● **RECORDED INFORMATION**
====

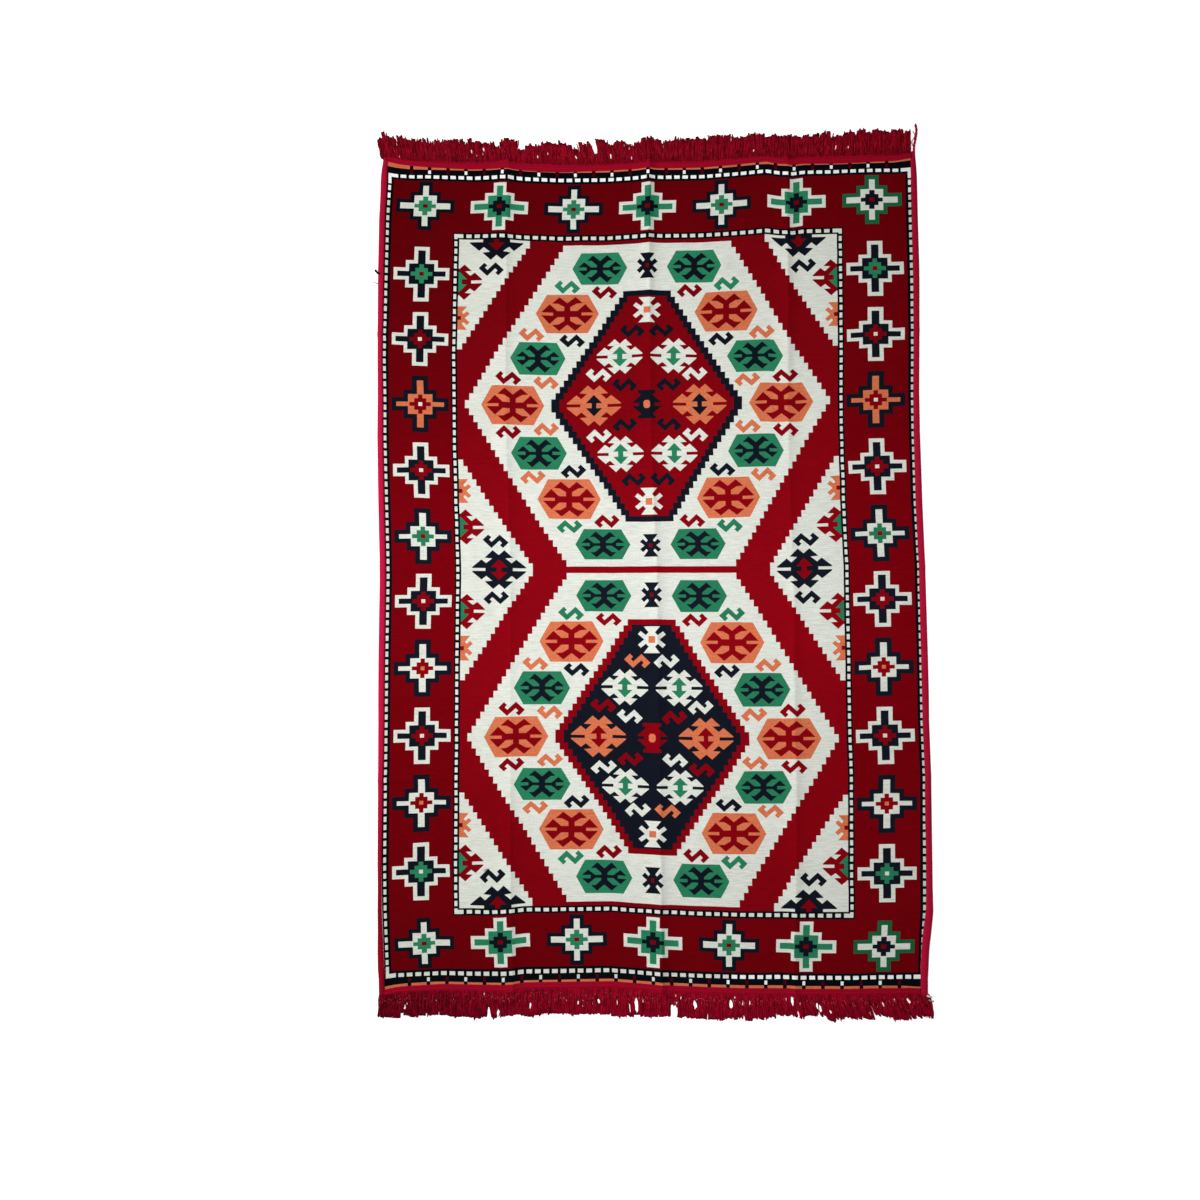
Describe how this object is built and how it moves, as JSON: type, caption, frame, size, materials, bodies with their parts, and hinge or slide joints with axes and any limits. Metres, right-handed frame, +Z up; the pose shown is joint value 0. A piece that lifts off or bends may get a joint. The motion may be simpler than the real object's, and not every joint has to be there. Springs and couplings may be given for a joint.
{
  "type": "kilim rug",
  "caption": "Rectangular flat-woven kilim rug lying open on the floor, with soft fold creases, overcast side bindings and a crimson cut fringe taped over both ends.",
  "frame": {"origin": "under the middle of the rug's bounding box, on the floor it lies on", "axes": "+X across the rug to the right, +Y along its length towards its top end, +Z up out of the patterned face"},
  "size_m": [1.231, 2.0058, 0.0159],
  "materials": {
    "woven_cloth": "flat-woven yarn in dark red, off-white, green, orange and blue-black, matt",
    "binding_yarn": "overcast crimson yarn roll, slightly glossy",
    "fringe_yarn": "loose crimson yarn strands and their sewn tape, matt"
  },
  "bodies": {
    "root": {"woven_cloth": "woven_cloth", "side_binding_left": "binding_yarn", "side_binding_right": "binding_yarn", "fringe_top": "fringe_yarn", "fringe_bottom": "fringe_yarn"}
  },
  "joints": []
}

====

● **TASK DIRECTIONS**
Give the listing again, word for word.

● **CORRECT OUTPUT**
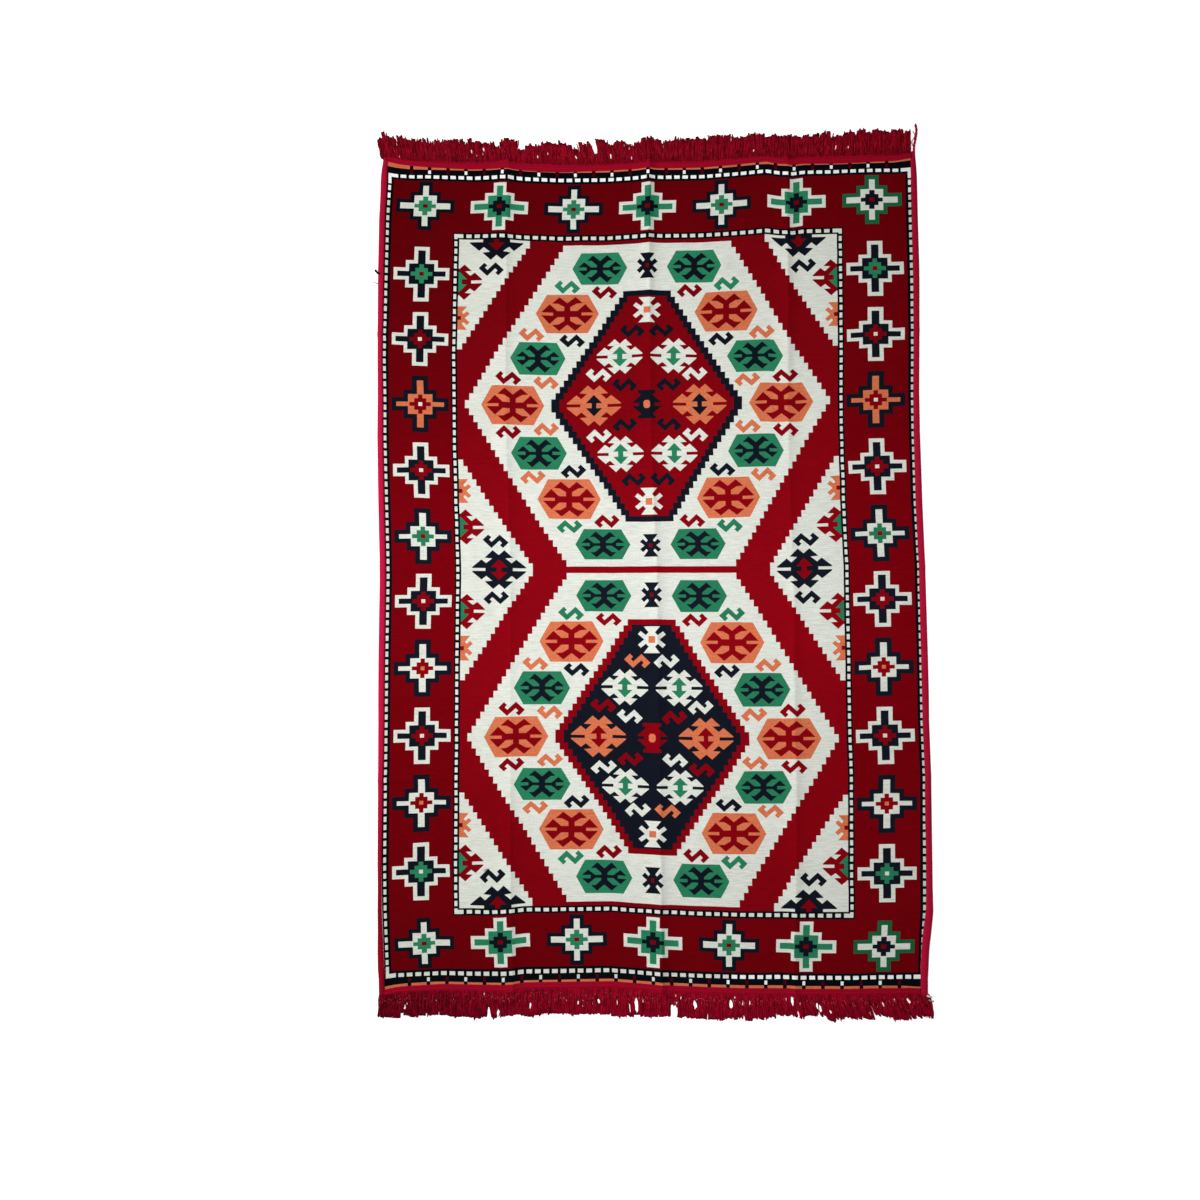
Describe how this object is built and how it moves, as JSON: type, caption, frame, size, materials, bodies with their parts, and hinge or slide joints with axes and any limits. Metres, right-handed frame, +Z up; the pose shown is joint value 0. A piece that lifts off or bends may get a joint. The motion may be simpler than the real object's, and not every joint has to be there. Springs and couplings may be given for a joint.
{
  "type": "kilim rug",
  "caption": "Rectangular flat-woven kilim rug lying open on the floor, with soft fold creases, overcast side bindings and a crimson cut fringe taped over both ends.",
  "frame": {"origin": "under the middle of the rug's bounding box, on the floor it lies on", "axes": "+X across the rug to the right, +Y along its length towards its top end, +Z up out of the patterned face"},
  "size_m": [1.231, 2.0058, 0.0159],
  "materials": {
    "woven_cloth": "flat-woven yarn in dark red, off-white, green, orange and blue-black, matt",
    "binding_yarn": "overcast crimson yarn roll, slightly glossy",
    "fringe_yarn": "loose crimson yarn strands and their sewn tape, matt"
  },
  "bodies": {
    "root": {"woven_cloth": "woven_cloth", "side_binding_left": "binding_yarn", "side_binding_right": "binding_yarn", "fringe_top": "fringe_yarn", "fringe_bottom": "fringe_yarn"}
  },
  "joints": []
}